In Discover: Part 2 of The Infinite Jeff, Stanley walks into Havens Research Institute (HRI) with an overwhelming sense of dread. It was just another job at just another company, just to pay the bills.

But he finds something completely different.

I wrote Discover with a “what if corporate America wasn’t a broken machine?” vision. What if people weren’t treated as replaceable cogs in the machine and were seen as the company’s most valuable resource? What if a company measured their success with more than just profits?

What if a company saw a thriving community with a strong school system as a critical part of its success? What if a company saw stewardship of our planet as a logical necessity instead of a regulated requirement?

With that mindset, I created the company in the book. One of the most common responses I receive is, “I want to work there!” The next most common response is that it’s a utopian dream and could never happen in the real world.
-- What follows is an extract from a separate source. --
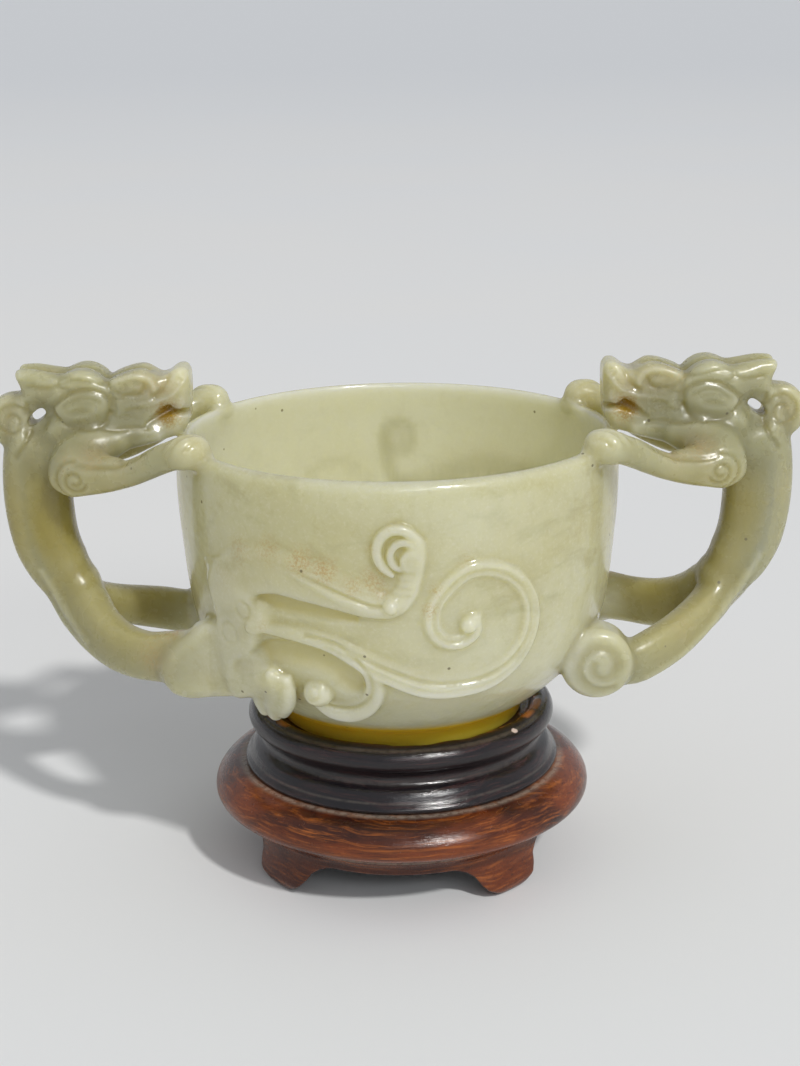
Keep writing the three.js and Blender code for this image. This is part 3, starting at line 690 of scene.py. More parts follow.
def leaning_plate(field, outline, places, front, half_depth, rounding, blend):
    """A rounded plate with an outline in the XZ plane, whose front lies at a Y that changes with X."""
    points = rounded(outline)
    low = (points[:, 0].min() - 3, min(front) - 8, points[:, 1].min() - 3)
    high = (points[:, 0].max() + 3, max(front) + 3, points[:, 1].max() + 3)
    slices, x, y, z = region(low, high)
    side = outline_distance(points, x[:, 0, :], z[0, :, :])[:, None, :] + rounding
    face = (np.abs(y - np.interp(x, places, front) + half_depth) - half_depth) * LEAN_SHARE + rounding
    add(field, slices, rounded_edge(side, face, rounding), blend)


TAIL = [
    (50.5, -24.6, 0.15), (55, -24.5, 0.7), (60, -24.4, 1.1), (66, -24.6, 1.3), (72, -25.3, 1.45),
    (80, -27.7, 1.7), (88, -30.3, 1.9), (97, -32.5, 2.1), (106, -32.9, 2.05), (114.5, -32.1, 1.9),
    (121, -29.4, 1.65), (124.8, -25.0, 1.45), (124.4, -20.6, 1.3), (120.6, -16.7, 1.2), (114, -14.0, 1.2),
    (107, -13.8, 1.2), (101.2, -16.4, 1.2), (98, -20.0, 1.15), (98.4, -23.2, 1.1), (101.4, -25.0, 1.05),
    (105.5, -25.2, 1.05), (108.7, -23.6, 1.1), (108.6, -21.6, 1.0)
]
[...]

For a long time, I believed the people were right that it was unobtainable. Then I started seeing things that put cracks in the ‘it’s a utopian dream’ chant. I heard about Ben and Jerry’s Ice Cream having a pay structured where the highest paid employee in the company could only make 5x what the lowest paid employee. If you’re the highest paid person in the company and want to make more, take care of the people at the bottom. B&J’s also created the Chocolate Fudge Brownie ice cream because they met Bernie Glassman, the founder of Greyston Bakery in Yonkers, NY at a conference. Greyston Bakery had an open hiring policy and their motto is “We don’t hire people to bake brownies. We bake brownies to hire people.” They hired felons and others who needed jobs. B&J’s loved Greyston Bakery’s mission and wanted to support them. I was flabbergasted to see real world examples of HRI principles, and then found other companies that were living examples of what I’d written. There was Zappos, a shoe company, where the culture and company was built around ‘delivering happiness.’ Then there was Dan Price who made the minimum wage at his company, Gravity Payments, $70,000 after reading research suggested that’s where income stops easing daily emotional stress. He even cut his own salary from $1.1M to $70,000 to help fund the raises. And there are many more companies who were real world examples of some of HRI’s utopian ways. Maybe not all of them but it showed me what I wrote was not a fantasy.

Then I happened to read Abraham Maslow’s Maslow on Management. That was mind numbing to me because it read like a nonfiction version of Discover. The HRI principles were alive and thriving in Maslow on Management. My ideas were not a pie-in-the-sky wish list. I had come to the same conclusion as the guy who was famous for Maslow’s Hierarchy of Needs.

That should have been plenty for me to hold my chin up high and dismiss the ‘utopian dream‘ criticism. And it was. Reading that book is what gave me permission to finish the final book of the series. Maslow was the missing piece for me and Part 4: Connect fell into place perfectly. But that wasn’t the final piece. I had the owner of a publisher reach out to me after he read the first three parts because part 4 wasn’t out. He loved the concept and the books enough that he just wanted to talk to me. We had an amazing and very casual conversation where he told me TIJ did what few books were able to do. They had depth without preaching. Then, after part 4 was out, he reached out again and told me I did it, that I had closed the series perfectly. But then he asked me if I had ever heard about Teal Organizations. I had not, so I started reading about them and that is why I am reading this book.

So far, Reinventing Organizations by Frederic Laloux is another nonfiction version of HRI in TIJ. It draws heavily from Spiral Dynamics which I was already familiar with and mention in TIJ.


About the drive behind this blog

I write this as part of The Infinite Jeff series, envisioning Havens Research Institute (HRI) as a “what if corporate America wasn’t a broken machine” scenario. What if a company recognized its responsibility to community and the planet, leveraging its resources to uplift and strengthen the places it touches? That is the core of my vision—imagining a workplace where ambition serves the common good, and readers occasionally tell me, “I want to work there.” The challenge, of course, is translating utopian ideals into realities of today.